The GDT corpus was collected by ILSP researchers in the framework of national and EU-funded research projects aiming at multilingual, multimedia information extraction. GDT consists of randomly selected textual fragments and texts in three domains: politics (current affairs, manual transcripts and minutes of European parliamentary sessions), health, and travel. The copyright to these textual data belongs to the authors of the original texts. The dependency annotations in the GDT were carried out by students of the postgraduate programme Technoglossia IV, organised by the Institute for Language and Speech Processing, the University of Athens and the National Technical University of Athens, following a postgraduate course in Corpus-based Linguistics taught by Haris Papageorgiou in 2005 with the assistance of Prokopis Prokopidis, Elina Desypri and Maria Koutsombogera. The initial dependency annotations were validated by the ILSP researchers Prokopis Prokopidis, Elina Desypri and Maria Koutsombogera.
The copyright owner of the Greek Dependency Treebank (Institute for Language and Speech Processing) grants the CoNLL 2007 shared task organizers and participants the right to use the Greek Dependency Treebank under the terms of the license agreement in Appendix A.

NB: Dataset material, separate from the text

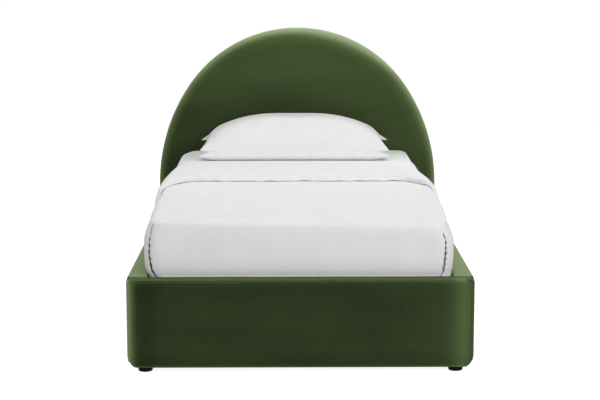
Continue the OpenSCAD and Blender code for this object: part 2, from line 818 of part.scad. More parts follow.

Prokopis Prokopidis, Elina Desypri, Maria Koutsombogera, Haris Papageorgiou, and Stelios Piperidis. Theoretical and Practical Issues in the Construction of a Greek Dependency Treebank. In Montserrat Civit, Sandra Kübler, and Ma. Antònia Martí, editors, Proceedings of The Fourth Workshop on Treebanks and Linguistic Theories (TLT 2005), pages 149-160, Barcelona, Spain, December 2005. Universitat de Barcelona.
Data for the CoNLL 2007 shared task adheres to the following rules:
Data files contain one or more sentences separated by a blank line.
A sentence consists of one or more tokens, each one starting on a new line.
A token consists of ten fields described in Table 1. Fields are separated by one tab character.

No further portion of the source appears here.